Dataset entries |
============================================================
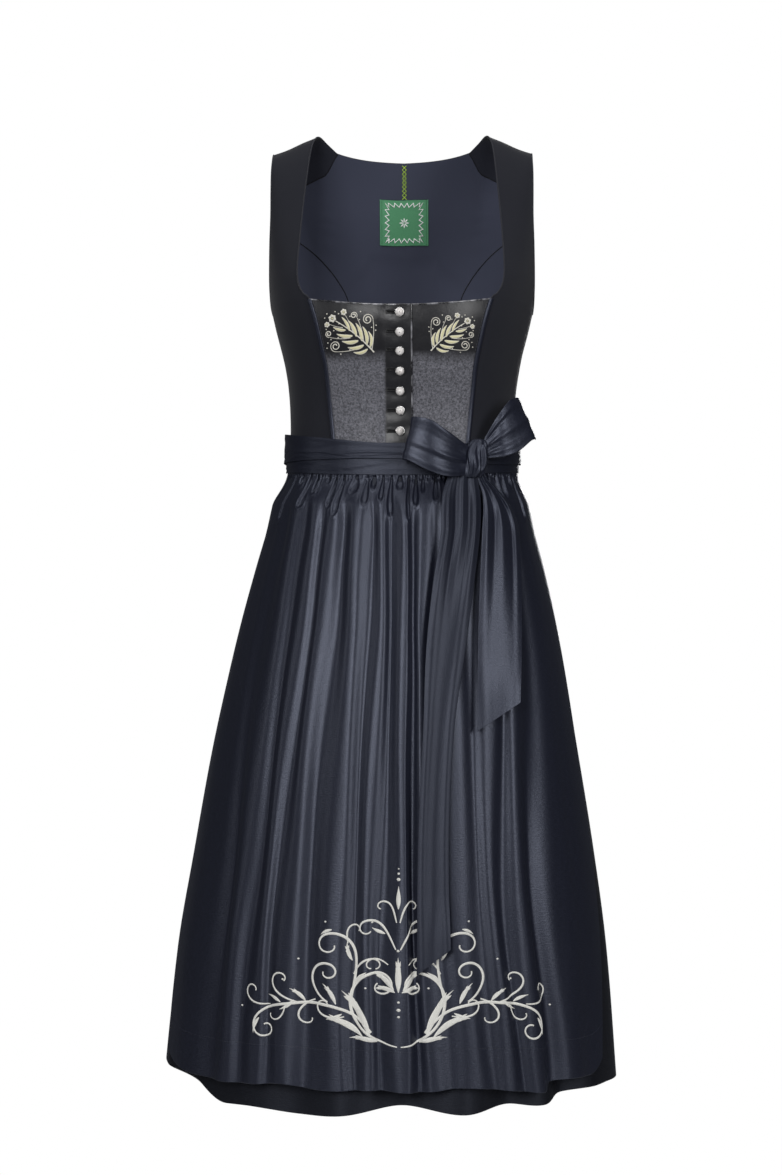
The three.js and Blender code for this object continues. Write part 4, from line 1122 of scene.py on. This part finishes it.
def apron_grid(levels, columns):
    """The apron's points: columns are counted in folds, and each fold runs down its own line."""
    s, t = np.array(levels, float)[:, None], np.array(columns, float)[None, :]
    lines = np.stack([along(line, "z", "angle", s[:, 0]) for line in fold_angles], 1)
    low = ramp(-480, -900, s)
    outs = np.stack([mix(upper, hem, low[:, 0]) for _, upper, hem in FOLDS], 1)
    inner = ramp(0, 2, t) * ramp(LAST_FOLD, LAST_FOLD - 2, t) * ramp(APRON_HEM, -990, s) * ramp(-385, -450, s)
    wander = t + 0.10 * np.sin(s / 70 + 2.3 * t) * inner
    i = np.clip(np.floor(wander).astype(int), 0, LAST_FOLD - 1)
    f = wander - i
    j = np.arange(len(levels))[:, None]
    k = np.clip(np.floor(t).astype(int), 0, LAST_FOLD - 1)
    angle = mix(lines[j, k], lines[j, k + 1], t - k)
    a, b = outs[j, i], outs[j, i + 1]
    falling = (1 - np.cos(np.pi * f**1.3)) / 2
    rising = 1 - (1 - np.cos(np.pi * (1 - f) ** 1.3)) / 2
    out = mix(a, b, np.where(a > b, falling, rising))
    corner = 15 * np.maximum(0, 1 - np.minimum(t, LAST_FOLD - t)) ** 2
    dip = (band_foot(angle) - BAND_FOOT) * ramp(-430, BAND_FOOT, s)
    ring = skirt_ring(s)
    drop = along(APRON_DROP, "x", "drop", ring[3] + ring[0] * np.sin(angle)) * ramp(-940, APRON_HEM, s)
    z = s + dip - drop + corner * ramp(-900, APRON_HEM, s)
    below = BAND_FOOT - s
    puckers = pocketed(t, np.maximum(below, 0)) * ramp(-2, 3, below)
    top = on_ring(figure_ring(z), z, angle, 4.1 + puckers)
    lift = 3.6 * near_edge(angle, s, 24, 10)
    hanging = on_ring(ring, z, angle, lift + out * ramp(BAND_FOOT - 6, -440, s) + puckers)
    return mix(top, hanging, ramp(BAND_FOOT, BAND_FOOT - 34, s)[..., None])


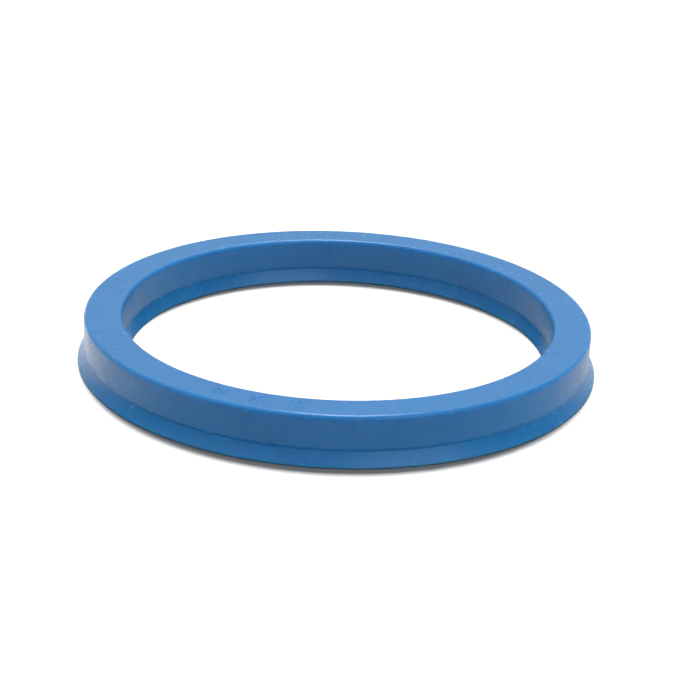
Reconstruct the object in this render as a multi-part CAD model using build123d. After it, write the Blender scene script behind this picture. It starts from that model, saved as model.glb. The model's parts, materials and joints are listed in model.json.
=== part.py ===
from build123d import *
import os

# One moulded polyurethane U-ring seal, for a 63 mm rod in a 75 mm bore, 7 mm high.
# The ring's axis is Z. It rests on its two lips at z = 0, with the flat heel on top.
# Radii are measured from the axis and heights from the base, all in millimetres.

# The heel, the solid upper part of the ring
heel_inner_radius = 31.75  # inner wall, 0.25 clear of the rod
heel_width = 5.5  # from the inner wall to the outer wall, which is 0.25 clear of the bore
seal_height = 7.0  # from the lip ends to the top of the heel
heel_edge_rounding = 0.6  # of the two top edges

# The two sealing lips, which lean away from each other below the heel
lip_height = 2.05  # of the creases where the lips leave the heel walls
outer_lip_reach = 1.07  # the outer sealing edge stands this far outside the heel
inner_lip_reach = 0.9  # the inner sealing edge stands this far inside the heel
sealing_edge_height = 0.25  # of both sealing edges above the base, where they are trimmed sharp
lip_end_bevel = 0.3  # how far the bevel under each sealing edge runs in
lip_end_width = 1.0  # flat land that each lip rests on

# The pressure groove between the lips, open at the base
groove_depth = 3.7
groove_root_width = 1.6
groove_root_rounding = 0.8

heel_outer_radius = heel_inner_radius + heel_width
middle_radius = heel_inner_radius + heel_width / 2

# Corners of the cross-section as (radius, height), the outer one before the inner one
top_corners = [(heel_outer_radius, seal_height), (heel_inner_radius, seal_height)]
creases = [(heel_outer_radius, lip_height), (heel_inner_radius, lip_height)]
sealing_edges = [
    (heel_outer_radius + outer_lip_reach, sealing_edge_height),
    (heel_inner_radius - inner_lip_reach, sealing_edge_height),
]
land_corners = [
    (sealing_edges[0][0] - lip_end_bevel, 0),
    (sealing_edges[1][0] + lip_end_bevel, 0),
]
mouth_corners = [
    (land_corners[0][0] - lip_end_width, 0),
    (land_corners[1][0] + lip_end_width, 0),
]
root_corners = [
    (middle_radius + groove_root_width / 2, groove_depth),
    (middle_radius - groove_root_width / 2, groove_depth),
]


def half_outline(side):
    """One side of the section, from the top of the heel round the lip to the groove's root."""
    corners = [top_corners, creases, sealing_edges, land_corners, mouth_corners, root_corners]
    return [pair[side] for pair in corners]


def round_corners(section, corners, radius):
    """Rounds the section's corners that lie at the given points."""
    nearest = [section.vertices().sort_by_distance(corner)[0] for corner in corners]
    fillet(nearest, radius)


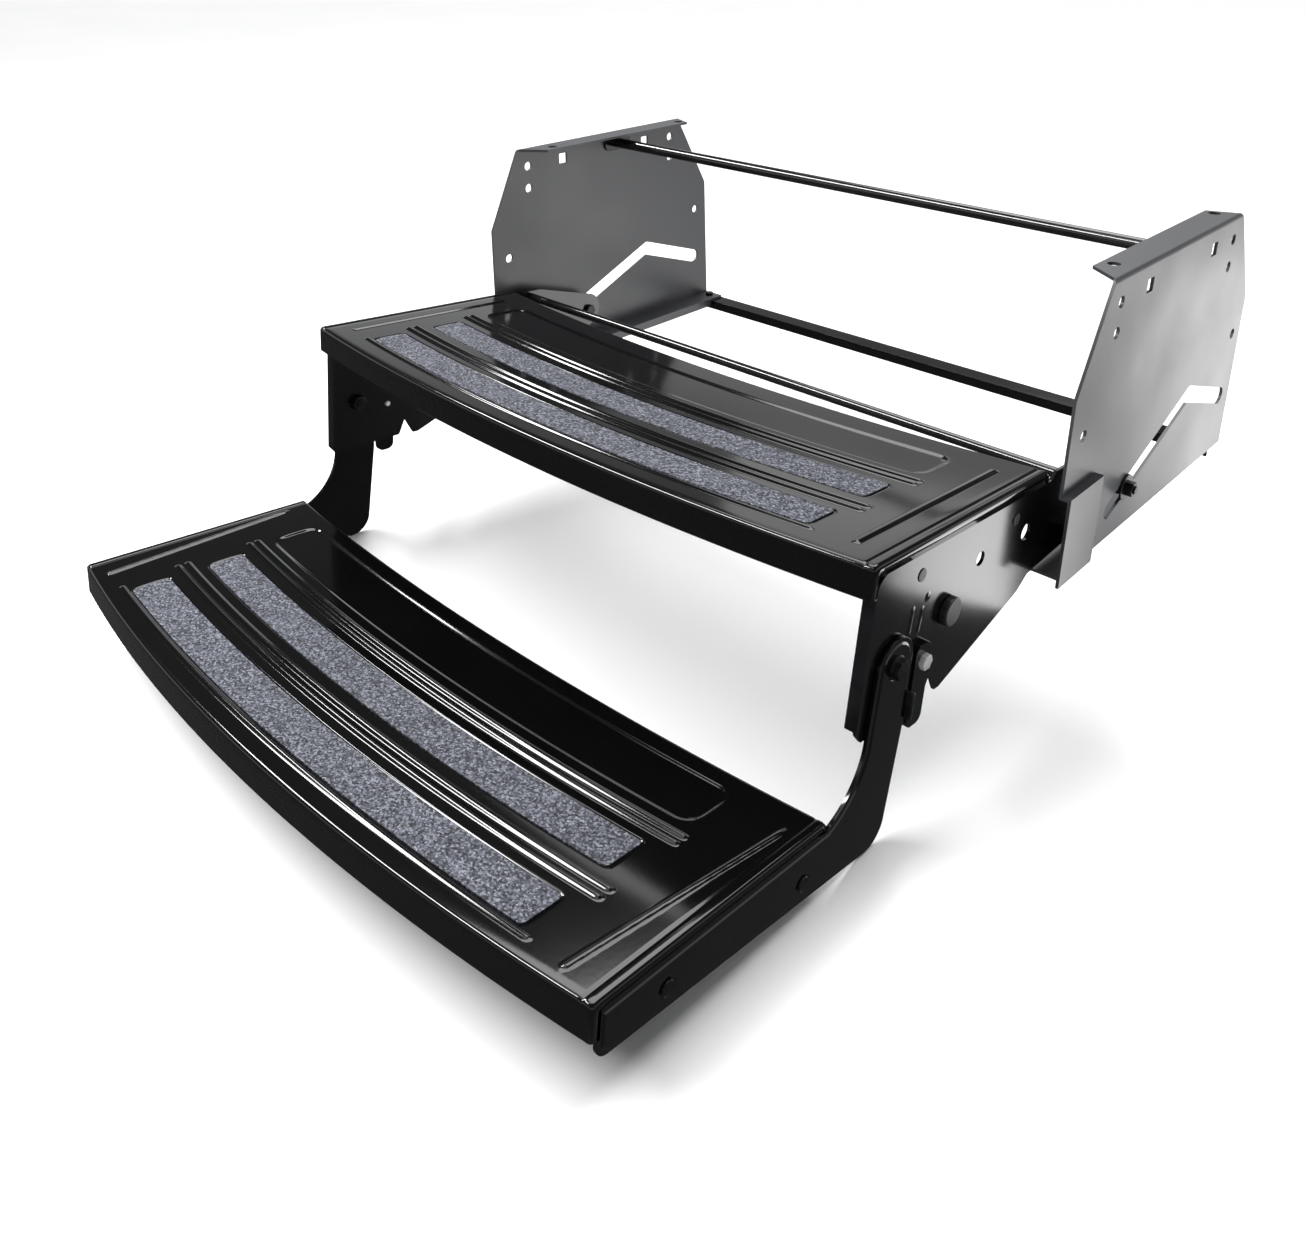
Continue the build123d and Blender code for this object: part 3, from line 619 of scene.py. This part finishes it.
============================================================
Goal | Return every line of the material exactly.

Response to the exercise |
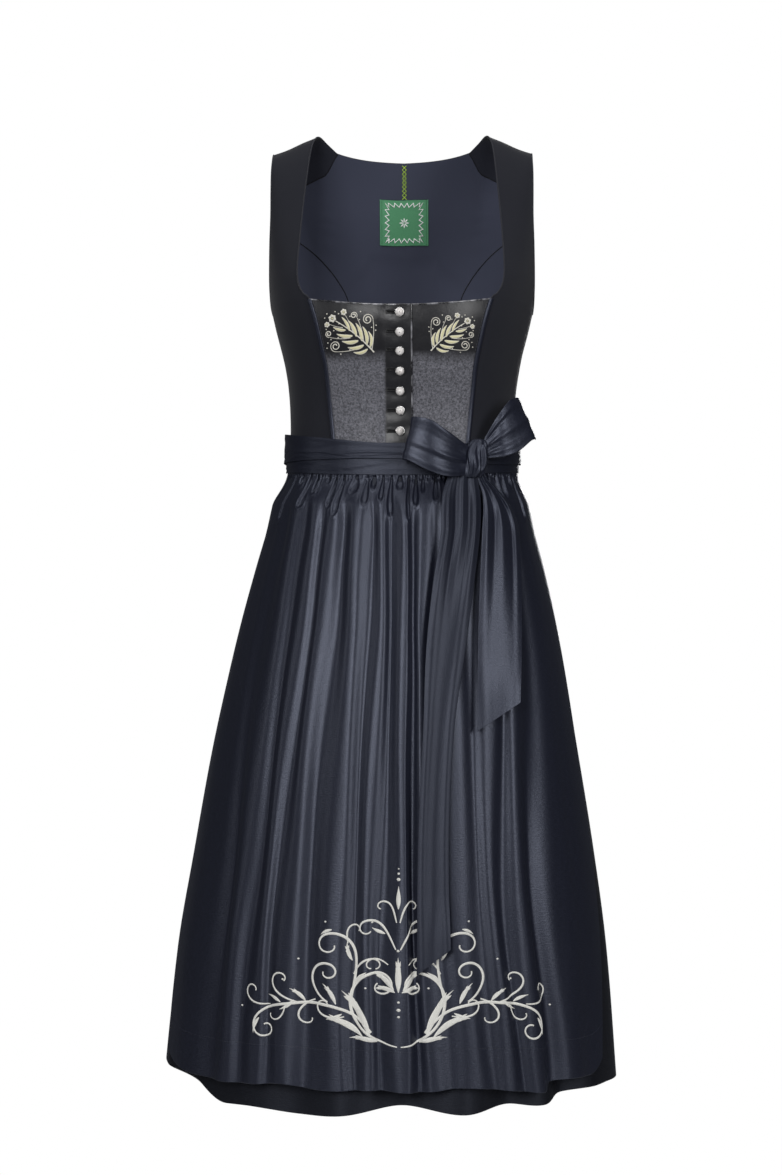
The three.js and Blender code for this object continues. Write part 4, from line 1122 of scene.py on. This part finishes it.
def apron_grid(levels, columns):
    """The apron's points: columns are counted in folds, and each fold runs down its own line."""
    s, t = np.array(levels, float)[:, None], np.array(columns, float)[None, :]
    lines = np.stack([along(line, "z", "angle", s[:, 0]) for line in fold_angles], 1)
    low = ramp(-480, -900, s)
    outs = np.stack([mix(upper, hem, low[:, 0]) for _, upper, hem in FOLDS], 1)
    inner = ramp(0, 2, t) * ramp(LAST_FOLD, LAST_FOLD - 2, t) * ramp(APRON_HEM, -990, s) * ramp(-385, -450, s)
    wander = t + 0.10 * np.sin(s / 70 + 2.3 * t) * inner
    i = np.clip(np.floor(wander).astype(int), 0, LAST_FOLD - 1)
    f = wander - i
    j = np.arange(len(levels))[:, None]
    k = np.clip(np.floor(t).astype(int), 0, LAST_FOLD - 1)
    angle = mix(lines[j, k], lines[j, k + 1], t - k)
    a, b = outs[j, i], outs[j, i + 1]
    falling = (1 - np.cos(np.pi * f**1.3)) / 2
    rising = 1 - (1 - np.cos(np.pi * (1 - f) ** 1.3)) / 2
    out = mix(a, b, np.where(a > b, falling, rising))
    corner = 15 * np.maximum(0, 1 - np.minimum(t, LAST_FOLD - t)) ** 2
    dip = (band_foot(angle) - BAND_FOOT) * ramp(-430, BAND_FOOT, s)
    ring = skirt_ring(s)
    drop = along(APRON_DROP, "x", "drop", ring[3] + ring[0] * np.sin(angle)) * ramp(-940, APRON_HEM, s)
    z = s + dip - drop + corner * ramp(-900, APRON_HEM, s)
    below = BAND_FOOT - s
    puckers = pocketed(t, np.maximum(below, 0)) * ramp(-2, 3, below)
    top = on_ring(figure_ring(z), z, angle, 4.1 + puckers)
    lift = 3.6 * near_edge(angle, s, 24, 10)
    hanging = on_ring(ring, z, angle, lift + out * ramp(BAND_FOOT - 6, -440, s) + puckers)
    return mix(top, hanging, ramp(BAND_FOOT, BAND_FOOT - 34, s)[..., None])


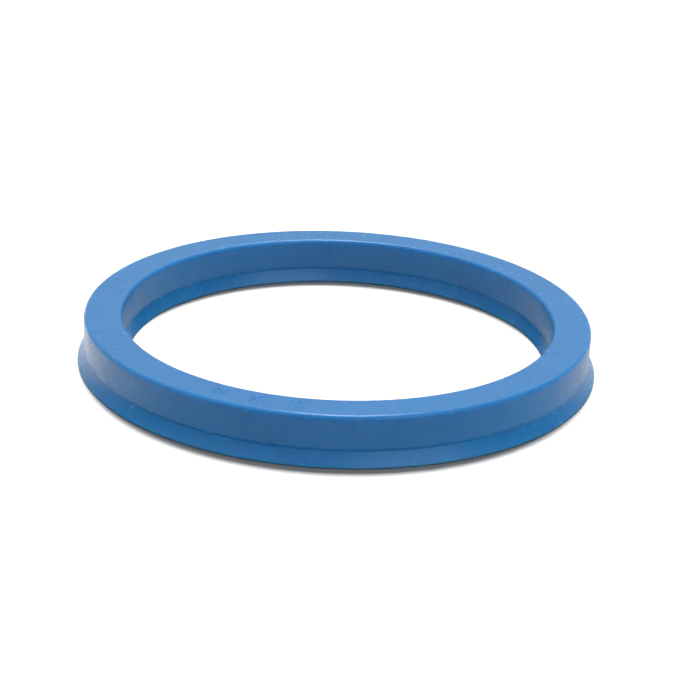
Reconstruct the object in this render as a multi-part CAD model using build123d. After it, write the Blender scene script behind this picture. It starts from that model, saved as model.glb. The model's parts, materials and joints are listed in model.json.
=== part.py ===
from build123d import *
import os

# One moulded polyurethane U-ring seal, for a 63 mm rod in a 75 mm bore, 7 mm high.
# The ring's axis is Z. It rests on its two lips at z = 0, with the flat heel on top.
# Radii are measured from the axis and heights from the base, all in millimetres.

# The heel, the solid upper part of the ring
heel_inner_radius = 31.75  # inner wall, 0.25 clear of the rod
heel_width = 5.5  # from the inner wall to the outer wall, which is 0.25 clear of the bore
seal_height = 7.0  # from the lip ends to the top of the heel
heel_edge_rounding = 0.6  # of the two top edges

# The two sealing lips, which lean away from each other below the heel
lip_height = 2.05  # of the creases where the lips leave the heel walls
outer_lip_reach = 1.07  # the outer sealing edge stands this far outside the heel
inner_lip_reach = 0.9  # the inner sealing edge stands this far inside the heel
sealing_edge_height = 0.25  # of both sealing edges above the base, where they are trimmed sharp
lip_end_bevel = 0.3  # how far the bevel under each sealing edge runs in
lip_end_width = 1.0  # flat land that each lip rests on

# The pressure groove between the lips, open at the base
groove_depth = 3.7
groove_root_width = 1.6
groove_root_rounding = 0.8

heel_outer_radius = heel_inner_radius + heel_width
middle_radius = heel_inner_radius + heel_width / 2

# Corners of the cross-section as (radius, height), the outer one before the inner one
top_corners = [(heel_outer_radius, seal_height), (heel_inner_radius, seal_height)]
creases = [(heel_outer_radius, lip_height), (heel_inner_radius, lip_height)]
sealing_edges = [
    (heel_outer_radius + outer_lip_reach, sealing_edge_height),
    (heel_inner_radius - inner_lip_reach, sealing_edge_height),
]
land_corners = [
    (sealing_edges[0][0] - lip_end_bevel, 0),
    (sealing_edges[1][0] + lip_end_bevel, 0),
]
mouth_corners = [
    (land_corners[0][0] - lip_end_width, 0),
    (land_corners[1][0] + lip_end_width, 0),
]
root_corners = [
    (middle_radius + groove_root_width / 2, groove_depth),
    (middle_radius - groove_root_width / 2, groove_depth),
]


def half_outline(side):
    """One side of the section, from the top of the heel round the lip to the groove's root."""
    corners = [top_corners, creases, sealing_edges, land_corners, mouth_corners, root_corners]
    return [pair[side] for pair in corners]


def round_corners(section, corners, radius):
    """Rounds the section's corners that lie at the given points."""
    nearest = [section.vertices().sort_by_distance(corner)[0] for corner in corners]
    fillet(nearest, radius)


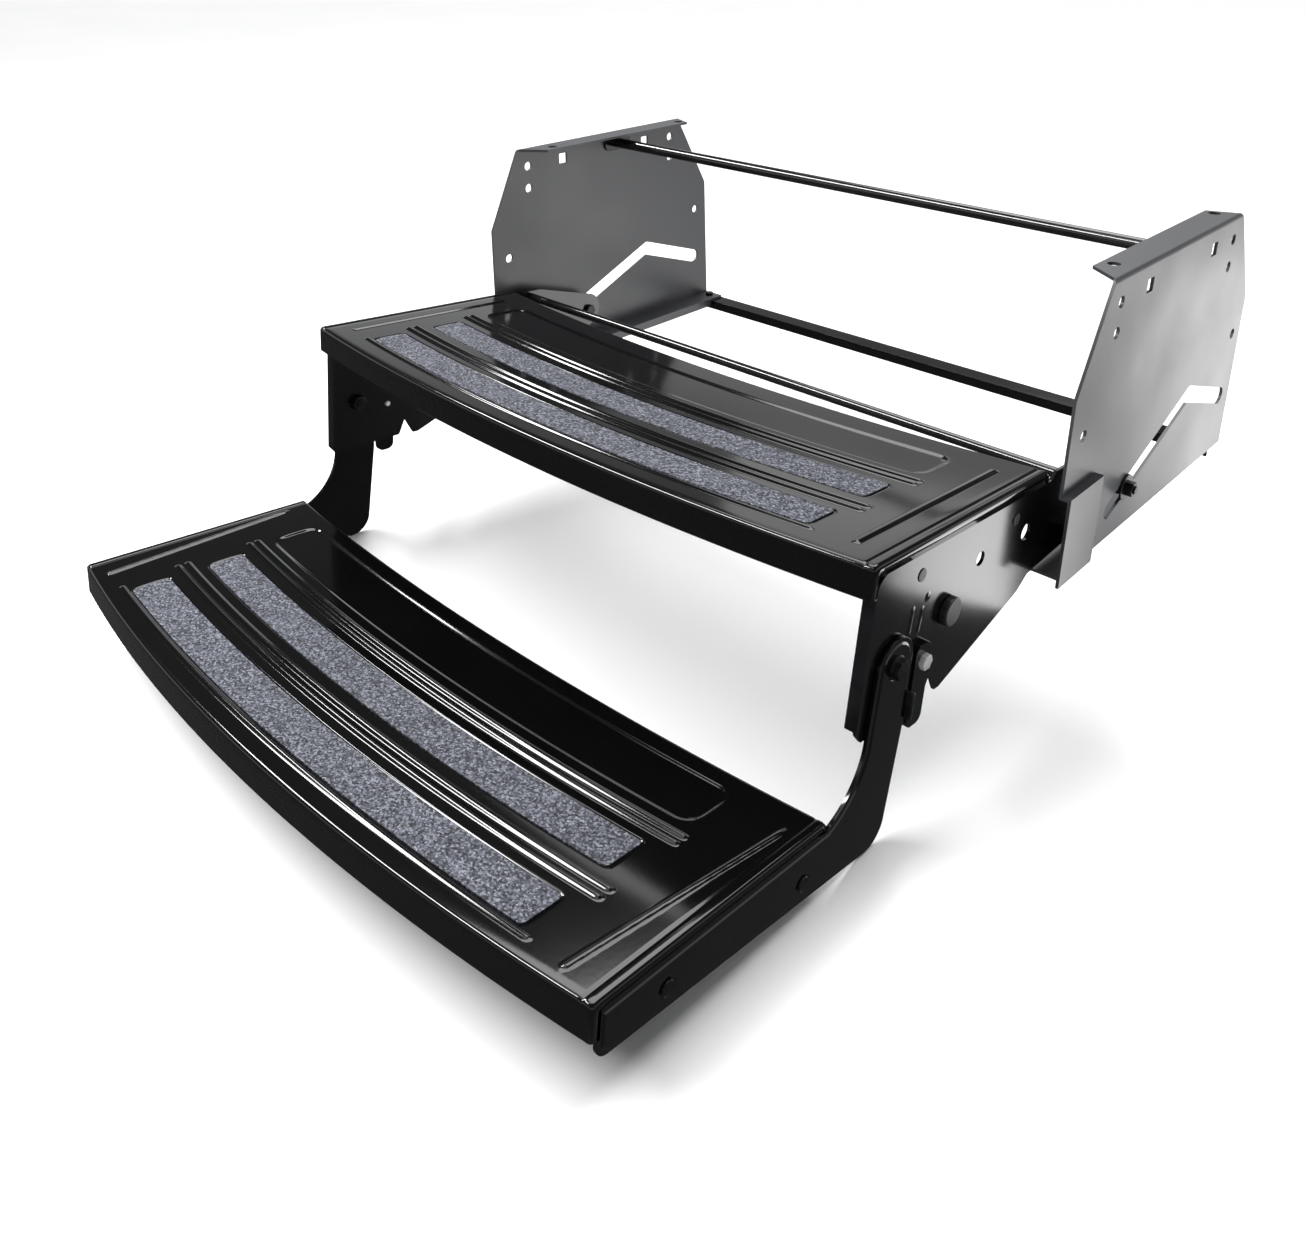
Continue the build123d and Blender code for this object: part 3, from line 619 of scene.py. This part finishes it.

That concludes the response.